Like all as-a-service offerings, the real benefit of NaaS is that it replaces a fixed cost with a more flexible, consumption-based model that lets you pay only for what you use. This will become increasingly important as enterprise infrastructure expands into the cloud and all the way to the IoT edge, connecting all manner of endpoints on wired, wireless, virtual, and physical infrastructure.
The need for fixed connectivity will not recede, of course, and in fact, it might actually expand. But a network defined as service will provide optimal support for everything else that is currently experiencing a service transition, which in the end will likely enhance all forms of traditional infrastructure.
Robotics process automation
Probably the most interesting aspect of the current drive to automate the enterprise is robotics process automation (RPA). Although the name invokes walking, talking automatons milling about the office, the reality is a bit more nuanced.
In this case, robotics refers to software bots that constitute a virtual workforce to take on many of the rote, mundane tasks that highly paid knowledge professionals currently spend the majority of their time doing. With RPA, the idea is not to displace these workers but to free up their time to more productive pursuits, such as tapping new markets and creating new revenue streams.
Under a rules-based system, RPA applies decisions according to specific rules laid down by the operator. This gives the enterprise a good deal of assurance that the system will behave as expected – a crucial requirement when it comes to managing IT resources, streamlining supply chains and making payroll. But this does not mean knowledge-based systems have no value. In fact, we can expect to see knowledge automation take the lead in analytics and cognitive processes where the end result is to make recommendations rather than take specific actions.
One thing that could undermine the whole RPA movement, however, is lack of uniformity.

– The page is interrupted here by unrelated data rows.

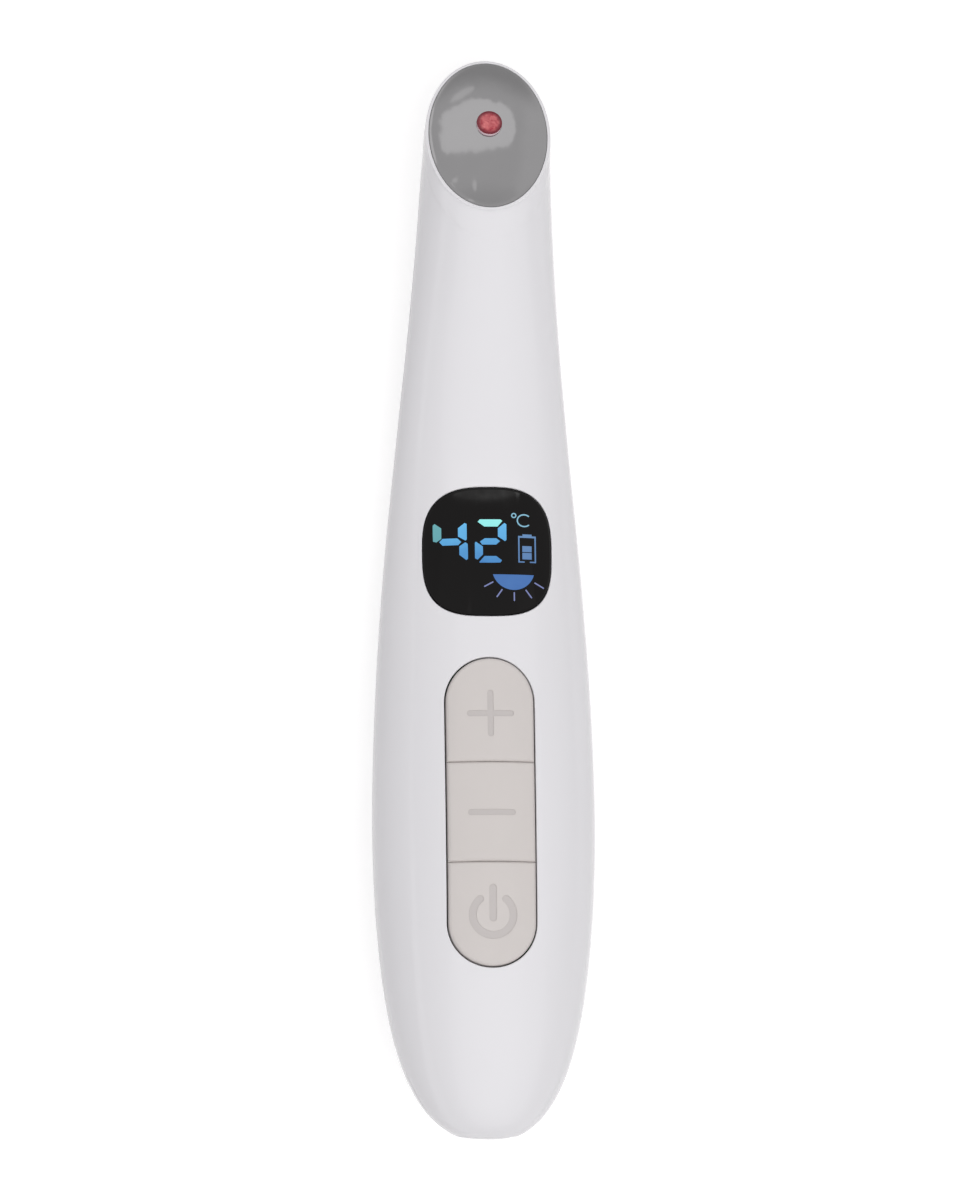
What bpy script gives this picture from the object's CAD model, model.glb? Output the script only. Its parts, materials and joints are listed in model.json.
import json
import math
from contextlib import contextmanager

import bmesh
import bpy
from mathutils import Matrix, Vector


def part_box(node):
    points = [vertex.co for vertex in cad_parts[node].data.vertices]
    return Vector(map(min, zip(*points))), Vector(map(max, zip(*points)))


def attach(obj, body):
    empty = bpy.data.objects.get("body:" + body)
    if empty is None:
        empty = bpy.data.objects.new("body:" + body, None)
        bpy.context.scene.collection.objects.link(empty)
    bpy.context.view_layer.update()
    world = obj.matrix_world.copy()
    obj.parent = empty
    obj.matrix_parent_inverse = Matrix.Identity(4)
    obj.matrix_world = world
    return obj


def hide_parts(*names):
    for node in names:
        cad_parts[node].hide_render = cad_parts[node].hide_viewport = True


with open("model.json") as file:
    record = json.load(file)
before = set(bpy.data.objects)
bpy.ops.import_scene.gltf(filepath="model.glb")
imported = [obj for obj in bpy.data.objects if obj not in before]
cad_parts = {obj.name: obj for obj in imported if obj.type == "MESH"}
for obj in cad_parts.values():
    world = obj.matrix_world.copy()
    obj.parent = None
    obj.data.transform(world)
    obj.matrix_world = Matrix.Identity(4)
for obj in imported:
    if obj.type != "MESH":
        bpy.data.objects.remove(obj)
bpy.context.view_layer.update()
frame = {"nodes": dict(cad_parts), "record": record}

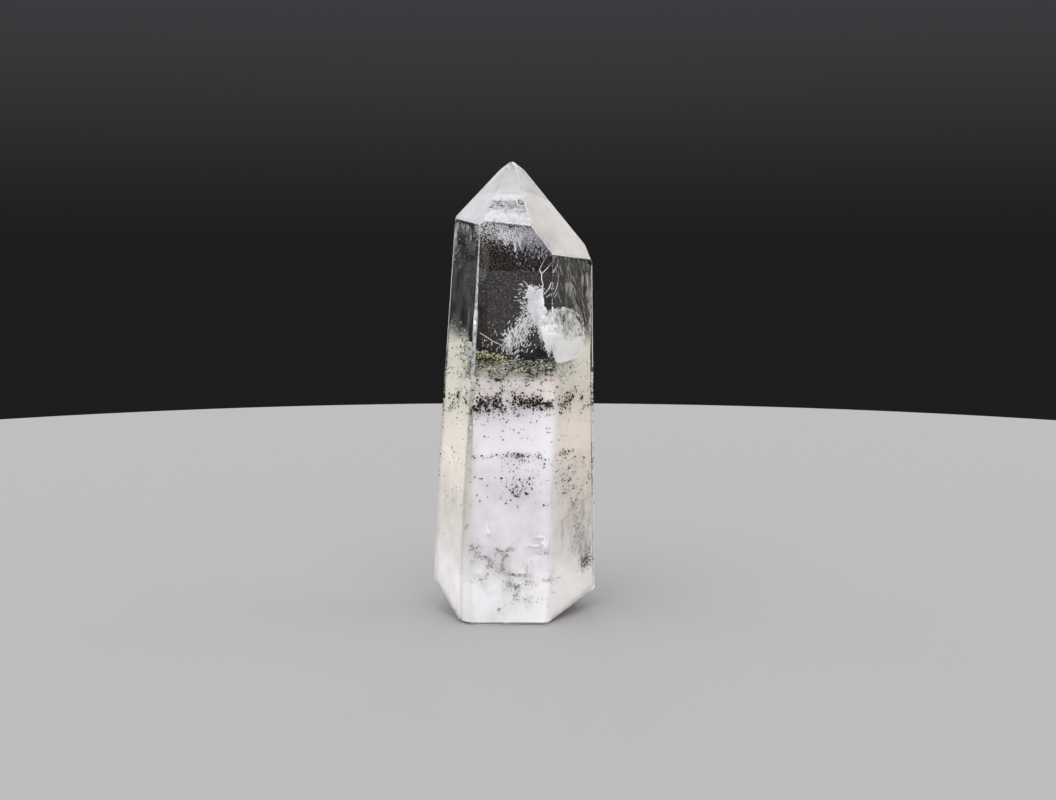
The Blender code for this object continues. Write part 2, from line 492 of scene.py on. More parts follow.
pearl, pearl_tree = new_material("pearly_haze")
where = add(pearl_tree, "ShaderNodeTexCoord", take="Object")
across = where.axis("X")
facing = add(pearl_tree, "ShaderNodeNewGeometry", take="Normal")
slope = facing.axis("Z")
crown_only = slope.maths("ABSOLUTE", slope).step(*CROWN_SLOPE)
pearl_clouds = cloud(pearl_tree, where, 6 * MM)
# Painted shade on the left of the crown, painted light in the middle and at the right.
tints = blend_colours(across.step(*LIT_MIDDLE_FROM), PEARL_SHADED_LEFT, PEARL_LIT_MIDDLE)
tints = blend_colours(across.step(*LIT_RIGHT_FROM), tints, PEARL_LIT_RIGHT)
show_faint(pearl_tree, tints, crown_only * (pearl_clouds * 0.7 + 0.06))
haze_shell("milky_tip", TIP_FOOT, TIP_TOP, TIP_RINGS, TIP_INSET, 0.1 * MM, pearl)


# The chlorite bed: dark green grains that settled on the growing crystal and were sealed in as one uneven
# layer across its whole width. The grains are tiny rough pebbles, crowded in clumps and thin between them.
BED_MIDDLE = 38.7 * MM
BED_HALF = 2.7 * MM
# The two dense heaps: the x of each and its width, and then the middle and the height of both.
BED_HEAPS = ((-3.6 * MM, 1.3 * MM), (3.3 * MM, 1.6 * MM))
HEAP_LEVEL = 38.6 * MM
HEAP_HEIGHT = 1.0 * MM
BED_COUNT = 1280
UPPER_COUNT = 760
# The front face lies between these two, and beside it only this share of the grains is kept.
BED_FRONT = (-7.0 * MM, 6.5 * MM)
SIDE_SHARE = 0.6
# The shares of the grains and of the pale specks that are kept deeper in than the haze.
DEEP_GRAINS = 0.15
DEEP_SPECKS = 0.2
GRAIN_WIDTH = 0.31 * MM
HAZE_DEPTH = 1.7 * MM
SKIN = 0.35 * MM


def grain_field(name):
    """A mesh tree that sets one small grain on every point, turned along its own direction."""
    tree = bpy.data.node_groups.new(name, "GeometryNodeTree")
    tree.interface.new_socket("Spots", in_out="INPUT", socket_type="NodeSocketGeometry")
    for label in ("Grain width", "Grain length", "Size spread", "Tumble"):
        tree.interface.new_socket(label, in_out="INPUT", socket_type="NodeSocketFloat")
    tree.interface.new_socket("Seed", in_out="INPUT", socket_type="NodeSocketInt")
    tree.interface.new_socket("Mineral", in_out="INPUT", socket_type="NodeSocketMaterial")
    tree.interface.new_socket("Grains", in_out="OUTPUT", socket_type="NodeSocketGeometry")
    given = {item.name: add(tree, "NodeGroupInput", take=item.name)
             for item in tree.interface.items_tree if item.in_out == "INPUT"}

    along = add(tree, "GeometryNodeInputNamedAttribute", {"data_type": "FLOAT_VECTOR"}, {"Name": "along"})
    turned = add(tree, "FunctionNodeAlignRotationToVector", {"axis": "Z"}, {"Vector": along})
    tumble = add(tree, "ShaderNodeCombineXYZ",
                 inputs={"X": given["Tumble"], "Y": given["Tumble"], "Z": math.pi})
    untumble = add(tree, "ShaderNodeVectorMath", {"operation": "SCALE"}, {0: tumble, "Scale": -1.0})
    spin = add(tree, "FunctionNodeRandomValue", {"data_type": "FLOAT_VECTOR"},
               {0: untumble, 1: tumble, "Seed": given["Seed"]})
    turn = add(tree, "FunctionNodeRotateRotation", {"rotation_space": "LOCAL"},
               {"Rotation": turned, "Rotate By": spin})

    bigger = add(tree, "GeometryNodeInputNamedAttribute", {"data_type": "FLOAT"}, {"Name": "bigger"})
    smallest, largest = 1 - given["Size spread"], given["Size spread"] + 1
    chance = add(tree, "FunctionNodeRandomValue", {"data_type": "FLOAT"},
                 {2: smallest, 3: largest, "Seed": given["Seed"] + 1.0}, take=1)
    width = bigger * chance * given["Grain width"]
    length = bigger * chance * given["Grain length"]
    size = add(tree, "ShaderNodeCombineXYZ", inputs={"X": width, "Y": width * 0.8, "Z": length})

    pebble = add(tree, "GeometryNodeMeshIcoSphere", inputs={"Radius": 0.5, "Subdivisions": 1})
    grains = add(tree, "GeometryNodeInstanceOnPoints",
                 inputs={"Points": given["Spots"], "Instance": pebble, "Rotation": turn, "Scale": size})
    solid = add(tree, "GeometryNodeRealizeInstances", inputs={"Geometry": grains})
    done = add(tree, "GeometryNodeSetMaterial", inputs={"Geometry": solid, "Material": given["Mineral"]})
    add(tree, "NodeGroupOutput", inputs={"Grains": done})
    return tree


GRAINS = grain_field("grains")


def grow(name, spots, mineral, width, length=None, spread=0.45, tumble=math.pi, along=None, bigger=None,
         skin=SKIN, seed=1):
    """Grows one grain on every spot that lies inside the crystal, and keeps them as one piece."""
    spots = np.asarray(spots, dtype=float)
    along = np.tile((0.0, 0.0, 1.0), (len(spots), 1)) if along is None else np.asarray(along, dtype=float)
    bigger = np.ones(len(spots)) if bigger is None else np.asarray(bigger, dtype=float)
    kept = is_inside(spots, skin)
    base = bpy.data.meshes.new(name + "_spots")
    base.from_pydata(spots[kept].tolist(), [], [])
    base.attributes.new("along", "FLOAT_VECTOR", "POINT").data.foreach_set("vector", along[kept].ravel())
    base.attributes.new("bigger", "FLOAT", "POINT").data.foreach_set("value", bigger[kept])
    sown = set_out(name + "_spots", base)
    growth = sown.modifiers.new("grains", "NODES")
    growth.node_group = GRAINS
    chosen = {"Grain width": width, "Grain length": length or width, "Size spread": spread,
              "Tumble": tumble, "Seed": seed, "Mineral": mineral}
    for item in GRAINS.interface.items_tree:
        if item.name in chosen:
            growth[item.identifier] = chosen[item.name]
    depsgraph = bpy.context.evaluated_depsgraph_get()
    mesh = bpy.data.meshes.new_from_object(sown.evaluated_get(depsgraph), depsgraph=depsgraph)
    mesh.name = name
    sown.modifiers.clear()
    bpy.data.objects.remove(sown, do_unlink=True)
    return place(mesh, name, mineral)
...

Many of these bots will have to navigate far outside the confines of an individual enterprise’s infrastructure to engage with IoT, regional networking infrastructure, and other enterprises.
Expectations are that RPA will take the enterprise by storm in the next few years, but this will only happen once the executive suite is convinced they will be a help, not a hindrance, to the broader goal of digital transformation. At this point, there is every reason to think their impact will be positive, provided those who are developing this technology place their customers’ interests above their own.
Security needs to automate too. Perhaps the most important reason security needs to jump on the automation bandwagon is because hackers and other wrongdoers are most certainly heading in this direction as well. With intelligent automation platforms and codes readily available on the internet, along with the hyperscale cloud resources to use them, the bad guys have all the tools they need to make life miserable for organizations that fail to effectively automate their security postures. Like all other elements in the IT stack, security has to keep up with the times.
“I think that what we are beginning to see…is that while the cloud four or five years ago was viewed as an existential threat to our business, I fundamentally believe that the cloud and the transition to the cloud that our customers are undergoing is actually driving our growth now,” said Chuck Robbins, CEO, Cisco at the company’s Q1 financial teleconference in November 2018. And that perhaps sums it all.
The insights that we formulate on various aspects and developments in the network is what leads to strategic decision-making – fueled by the insights of an agile and creative marketing organization. It is clear, marketing has a strategic seat at the table with business leaders. Get creative and connect in meaningful ways. And fuel everything with insights. And that in a nutshell is agile marketing!